**Task instructions**
Each line from the beginning of the data below through the line containing "Vector = FreeCAD.Vector" should be repeated exactly, please.

**Source data**
====================
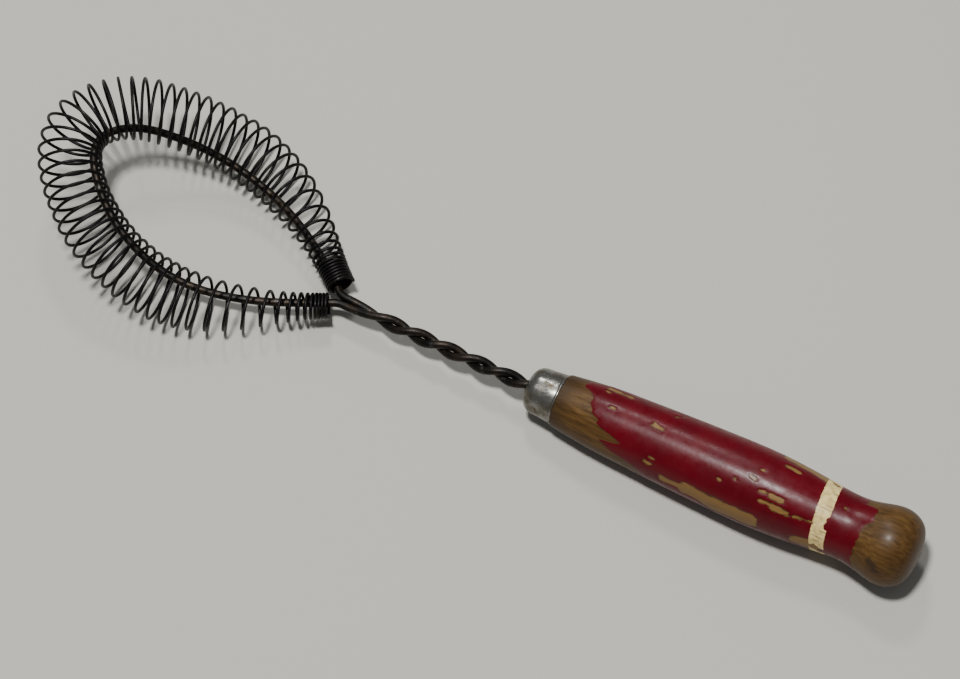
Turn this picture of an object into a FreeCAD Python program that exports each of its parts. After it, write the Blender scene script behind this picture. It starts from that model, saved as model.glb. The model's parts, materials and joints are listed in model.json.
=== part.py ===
import FreeCAD
import Part
import bisect
import math
import os

# A coil whisk: one thick wire is bent to a teardrop loop and its two tails are twisted
# together as the shank, a fine wire coil is threaded on the loop, and the shank is driven
# through a pressed ferrule into a turned wooden handle.
# Millimetres. Built about the handle's axis, with the ferrule's front face at x = 0 and
# the handle towards +X, then laid on the table as it rests: on the knob and the coil.

Vector = FreeCAD.Vector

# ---- Frame wire ----
FRAME_WIRE_R = 1.15
STRAND_GAP = 0.06           # between the two twisted strands
SHANK_LENGTH = 58.0         # from the ferrule's face to the mouth of the loop
TAIL_LENGTH = 38.0          # of each strand inside the ferrule and the handle
TWIST_PITCH = 18.2          # one full turn of the pair
TWIST_RUN_IN = 16.0         # the twist starts loose at the mouth of the loop
SHANK_SAG_Y = 1.0          # the old shank is bent a little at the mouth
SHANK_SAG_Z = -0.3

# ---- Loop, seen from above: distance ahead of the mouth, and to each side ----
LOOP_REACH = 80.1
LOOP_TIP_SIDE = 5.8
LOW_SPREAD = 15.8           # the arm on the -Y side
HIGH_SPREAD = 23.1          # the arm on the +Y side
MOUTH_BEND_AHEAD = 3.0      # where each arm has turned out of the shank
BOWL_BEND_AHEAD = 41.0      # ahead of here the loop is bent up like a spoon
BOWL_BEND_DEG = 25.0
BOWL_BEND_BLEND = 6.0       # softness of that bend

# ---- Coil ----
COIL_WIRE_R = 0.4
COIL_MID_R = 8.8            # to the wire's centre, round the far end of the loop
LOW_END_R = 3.3             # at the mouth, on the low arm
HIGH_END_R = 3.75
COIL_TAPER_LENGTH = 47.0    # along the loop, from each end
LOW_END_SPACE = 0.5         # bare frame wire between the bend at the mouth and the coil
HIGH_END_SPACE = 1.0
CLOSED_PITCH = 0.95         # turns that nearly touch
OPEN_PITCH = 4.8            # the widest spacing, a little way up each arm
MID_PITCH = 3.25            # the pitches are along the coil's own middle, outside the loop
LOW_CLOSED_TURNS = 3
HIGH_CLOSED_TURNS = 7
LOW_OPENING_RUN = 14.0      # over which the spacing opens from closed to widest
HIGH_OPENING_RUN = 17.0
OPEN_RUN = 28.0             # the spacing is widest up to here
SETTLED_RUN = 42.0          # and is the middle spacing from here on
COIL_PLAY = 0.3             # never nearer than this to the frame wire
COIL_OUTWARDS = 0.79        # shares of the room that is left between turn and frame wire:
COIL_LIFT = 0.34            # outwards, upwards, and slid as one towards the far end
COIL_SLIDE = Vector(-0.1, -0.09, 0)
COIL_LEAN = 0.2             # the turns hang upright, and follow only this share of its slope

# ---- Ferrule ----
FERRULE_LENGTH = 10.0
FERRULE_WALL = 0.5
FERRULE_FRONT_R = 6.65
FERRULE_REAR_R = 7.15
FERRULE_NOSE_ROUND = 3.4
FERRULE_RIM_R = 7.4
FERRULE_RIM_LENGTH = 0.9
FERRULE_HOLE_CLEARANCE = 0.15

# ---- Handle: radius at each place along it, from the ferrule's face ----
HANDLE_LENGTH = 116.8
SHOULDER_R = 7.8
NECK_AHEAD = 22.0
NECK_R = 9.2
BELLY_AHEAD = 67.0
BELLY_R = 11.0
WAIST_AHEAD = 97.0
WAIST_R = 9.2
KNOB_AHEAD = 108.3
KNOB_R = 11.25
TENON_CLEARANCE = 0.05
BORE_CLEARANCE = 0.1
BORE_LENGTH = 39.0

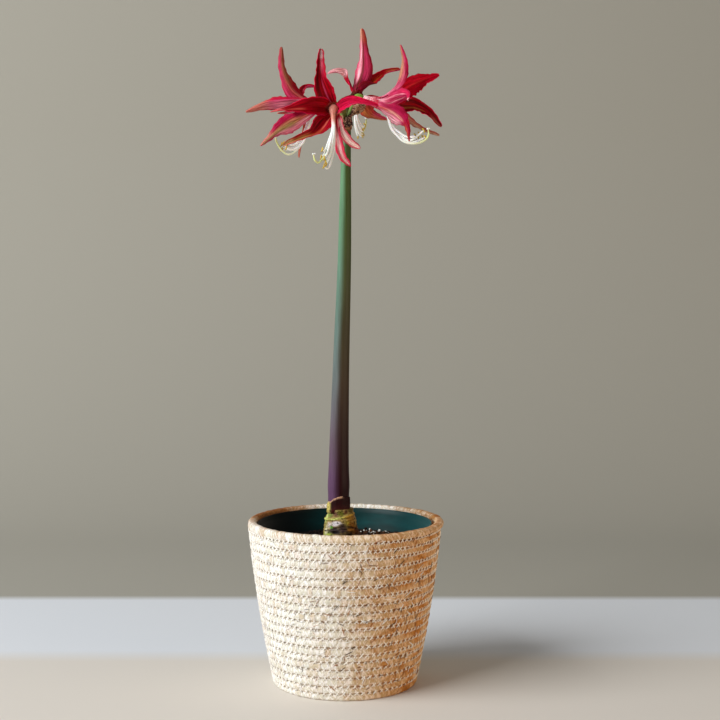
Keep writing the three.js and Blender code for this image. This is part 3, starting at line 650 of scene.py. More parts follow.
====================
**Full answer**
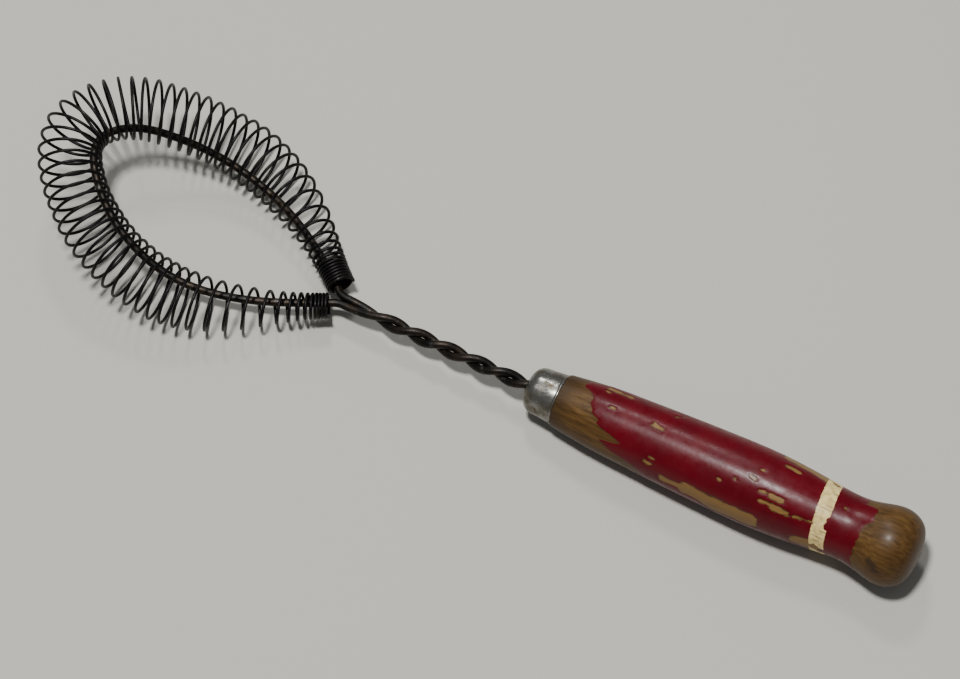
Turn this picture of an object into a FreeCAD Python program that exports each of its parts. After it, write the Blender scene script behind this picture. It starts from that model, saved as model.glb. The model's parts, materials and joints are listed in model.json.
=== part.py ===
import FreeCAD
import Part
import bisect
import math
import os

# A coil whisk: one thick wire is bent to a teardrop loop and its two tails are twisted
# together as the shank, a fine wire coil is threaded on the loop, and the shank is driven
# through a pressed ferrule into a turned wooden handle.
# Millimetres. Built about the handle's axis, with the ferrule's front face at x = 0 and
# the handle towards +X, then laid on the table as it rests: on the knob and the coil.

Vector = FreeCAD.Vector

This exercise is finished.